• [Aim]:
How does the data below read from its first line through the line containing "thin wrapper that"? Print those lines exactly.

• [Recorded information]:
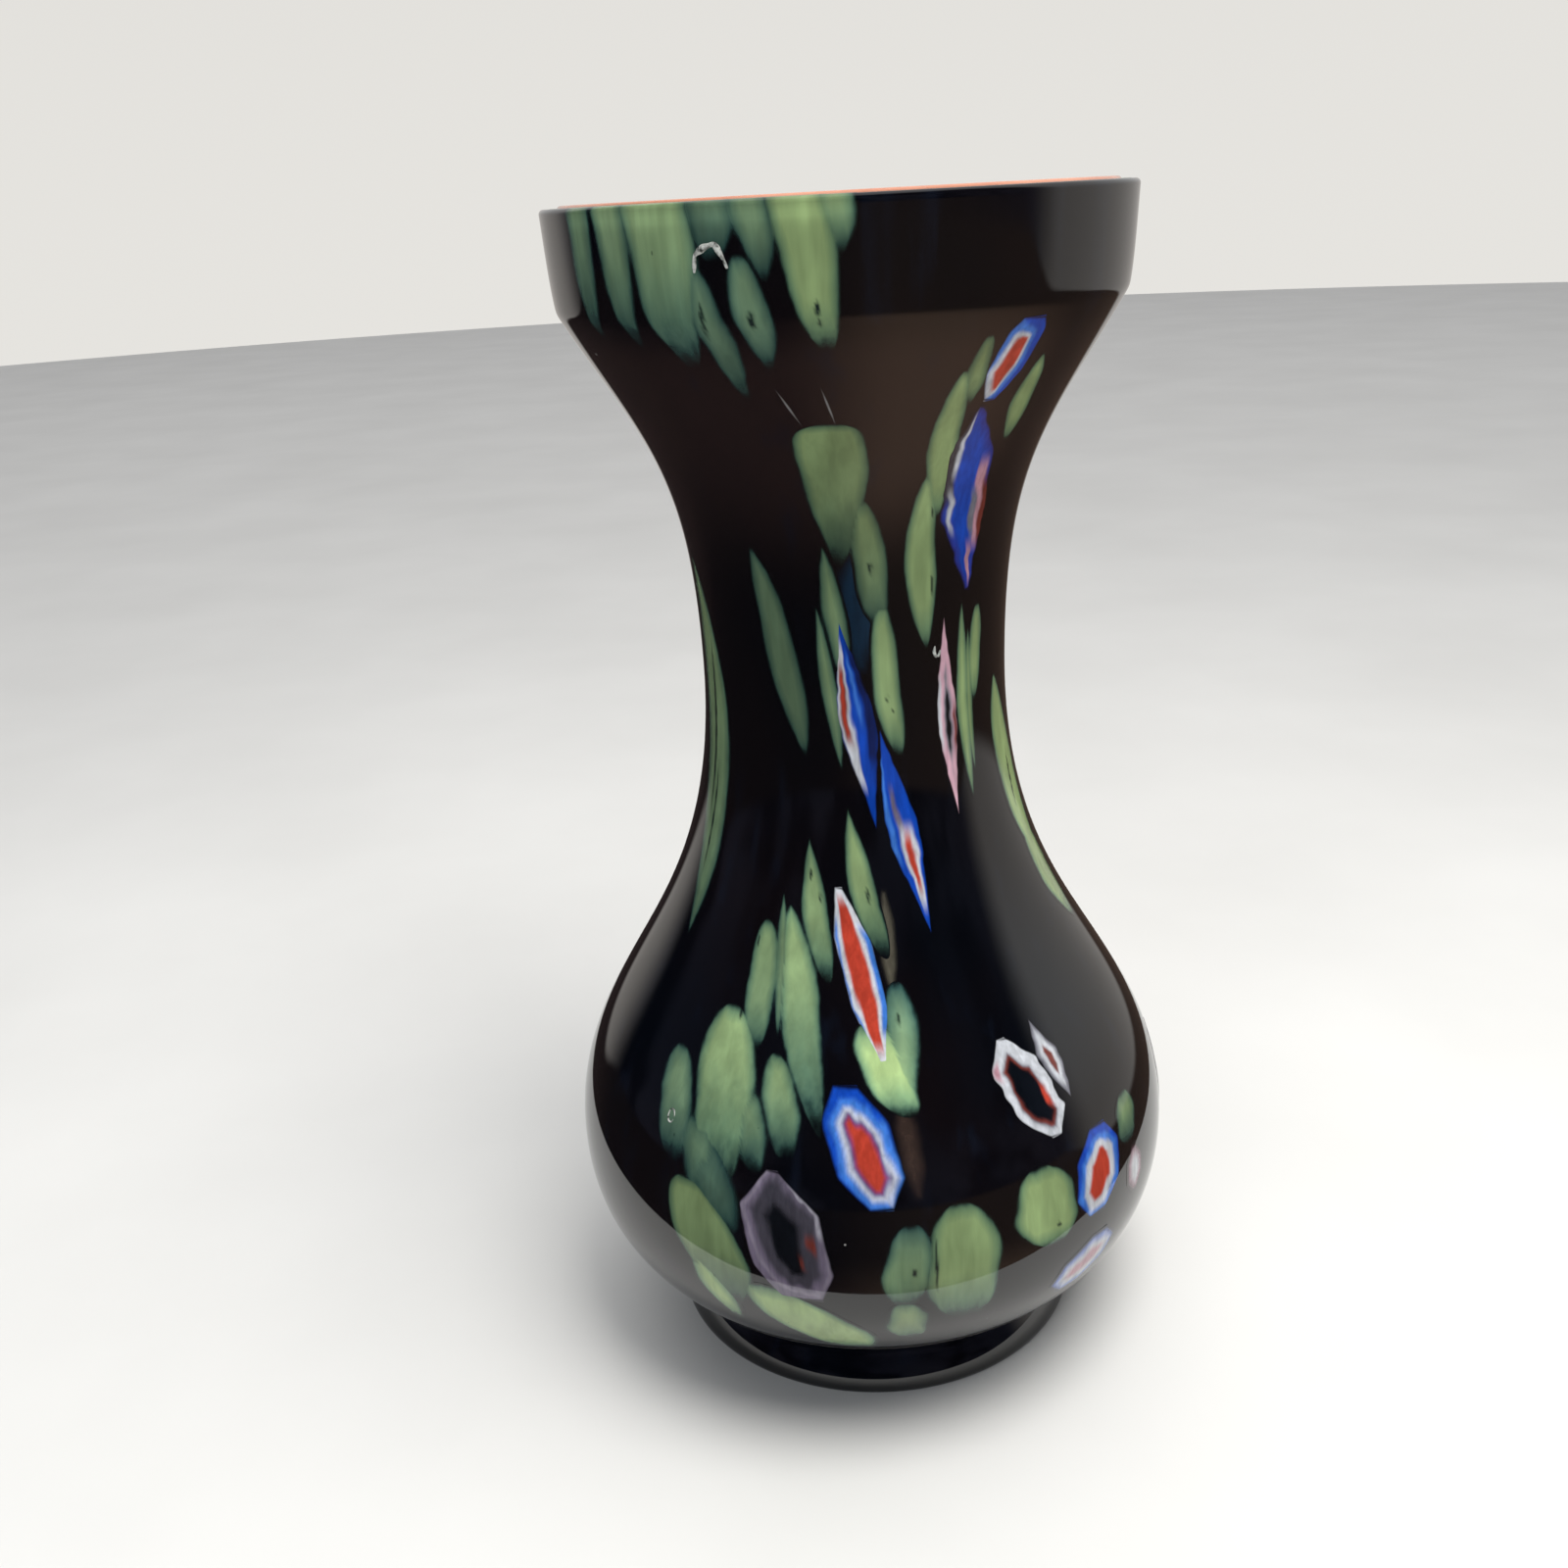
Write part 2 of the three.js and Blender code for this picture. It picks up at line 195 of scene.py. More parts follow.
class Nodes:
    """A thin wrapper that keeps node building on one line each."""

    def __init__(self, name):
        self.material = bpy.data.materials.new(name)
        self.material.use_nodes = True
        self.tree = self.material.node_tree
        self.tree.nodes.clear()
        self.output = self.tree.nodes.new("ShaderNodeOutputMaterial")

    def add(self, kind, inputs=None, **settings):
        node = self.tree.nodes.new(kind)
        for key, value in settings.items():
            setattr(node, key, value)
        for key, value in (inputs or {}).items():
            if isinstance(value, bpy.types.NodeSocket):
                self.tree.links.new(value, node.inputs[key])
            else:
                node.inputs[key].default_value = value
        return node

    def math(self, operation, a, b=0.0, c=0.0, clamp=False):
        node = self.add("ShaderNodeMath", {0: a, 1: b, 2: c}, operation=operation, use_clamp=clamp)
        return node.outputs[0]

    def attribute(self, name):
        return self.add("ShaderNodeAttribute", attribute_name=name).outputs["Fac"]

    def point(self):
        """Position in millimetres on the vase."""
        place = self.add("ShaderNodeTexCoord").outputs["Object"]
        return self.add("ShaderNodeVectorMath", {0: place, 1: (1000.0, 1000.0, 1000.0)}, operation="MULTIPLY").outputs[0]

    def noise(self, vector, scale, detail=3.0, roughness=0.5, stretch=(1.0, 1.0, 1.0), distortion=0.0):
        moved = self.add("ShaderNodeVectorMath", {0: vector, 1: stretch}, operation="MULTIPLY").outputs[0]
        inputs = {"Vector": moved, "Scale": scale, "Detail": detail, "Roughness": roughness, "Distortion": distortion}
        return self.add("ShaderNodeTexNoise", inputs).outputs["Fac"]

    def ramp(self, value, stops, interpolation="LINEAR"):
        node = self.add("ShaderNodeValToRGB", {"Fac": value})
        node.color_ramp.interpolation = interpolation
        points = node.color_ramp.elements
        while len(points) < len(stops):
            points.new(0.5)
        for point, (place, color) in zip(points, stops):
            point.position = place
            point.color = (*color, 1.0)
        return node.outputs["Color"]

    def span(self, value, a, b, to_a=0.0, to_b=1.0, smooth=True):
        kind = "SMOOTHSTEP" if smooth else "LINEAR"
        inputs = {"Value": value, "From Min": a, "From Max": b, "To Min": to_a, "To Max": to_b}
        return self.add("ShaderNodeMapRange", inputs, interpolation_type=kind).outputs["Result"]

    def mix(self, factor, a, b, blend="MIX"):
        node = self.add("ShaderNodeMix", data_type="RGBA", blend_type=blend)
        for key, value in ((0, factor), (6, a), (7, b)):
            if isinstance(value, bpy.types.NodeSocket):
                self.tree.links.new(value, node.inputs[key])
            else:
                node.inputs[key].default_value = value if key == 0 else (*value, 1.0)
        return node.outputs[2]

    def glass(self, color, roughness, height, distance=0.02):
        """The glossy opaque glass surface that every piece shares."""
        bump = self.add("ShaderNodeBump", {"Height": height, "Strength": 0.35, "Distance": distance * MM})
        shader = self.add("ShaderNodeBsdfPrincipled", {
            "Base Color": color, "Roughness": roughness, "Normal": bump.outputs["Normal"],
            "IOR": 1.56, "Specular IOR Level": 0.66,
        })
        self.tree.links.new(shader.outputs[0], self.output.inputs["Surface"])
        return self.material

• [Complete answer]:
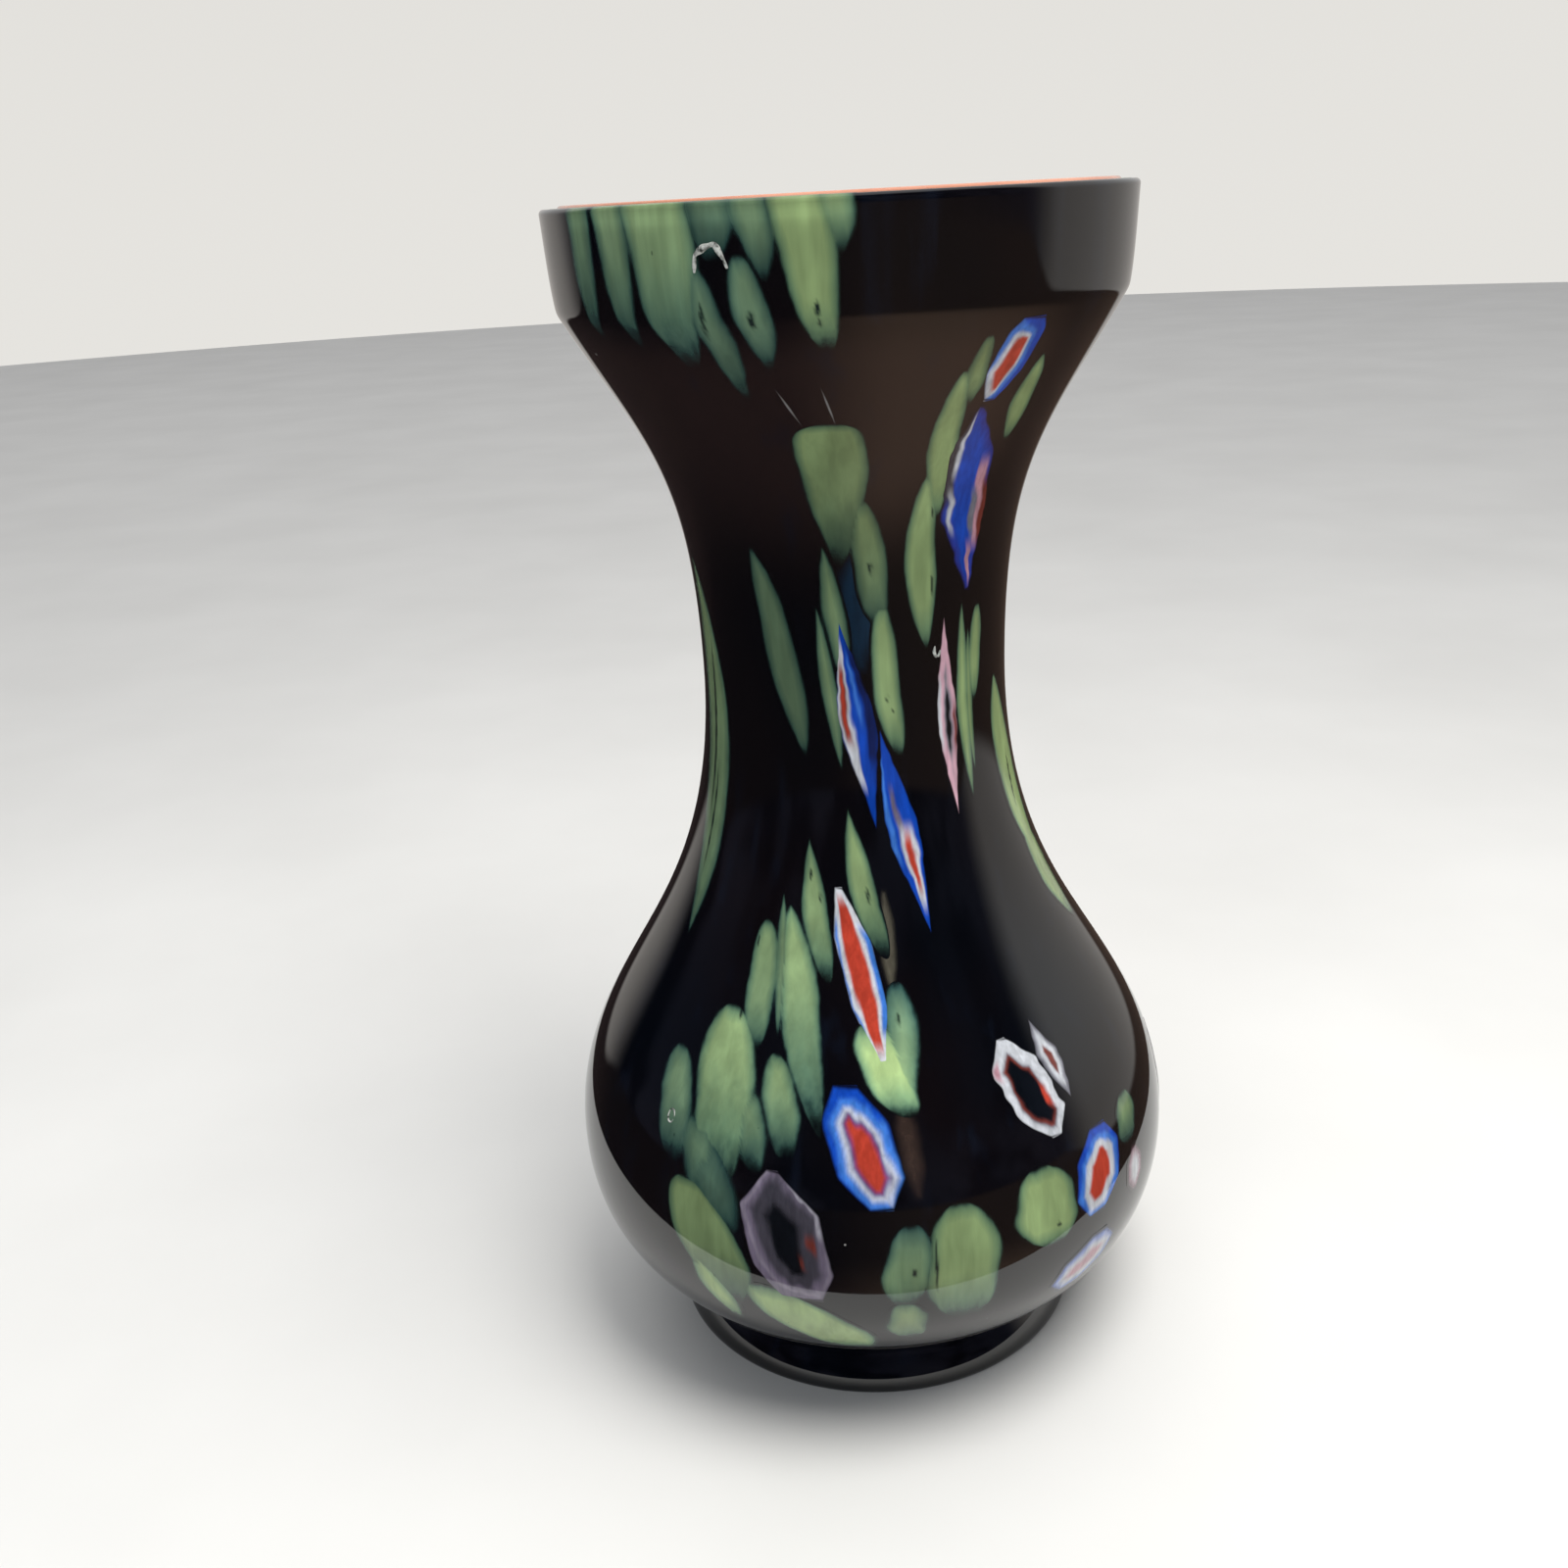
Write part 2 of the three.js and Blender code for this picture. It picks up at line 195 of scene.py. More parts follow.
class Nodes:
    """A thin wrapper that keeps node building on one line each."""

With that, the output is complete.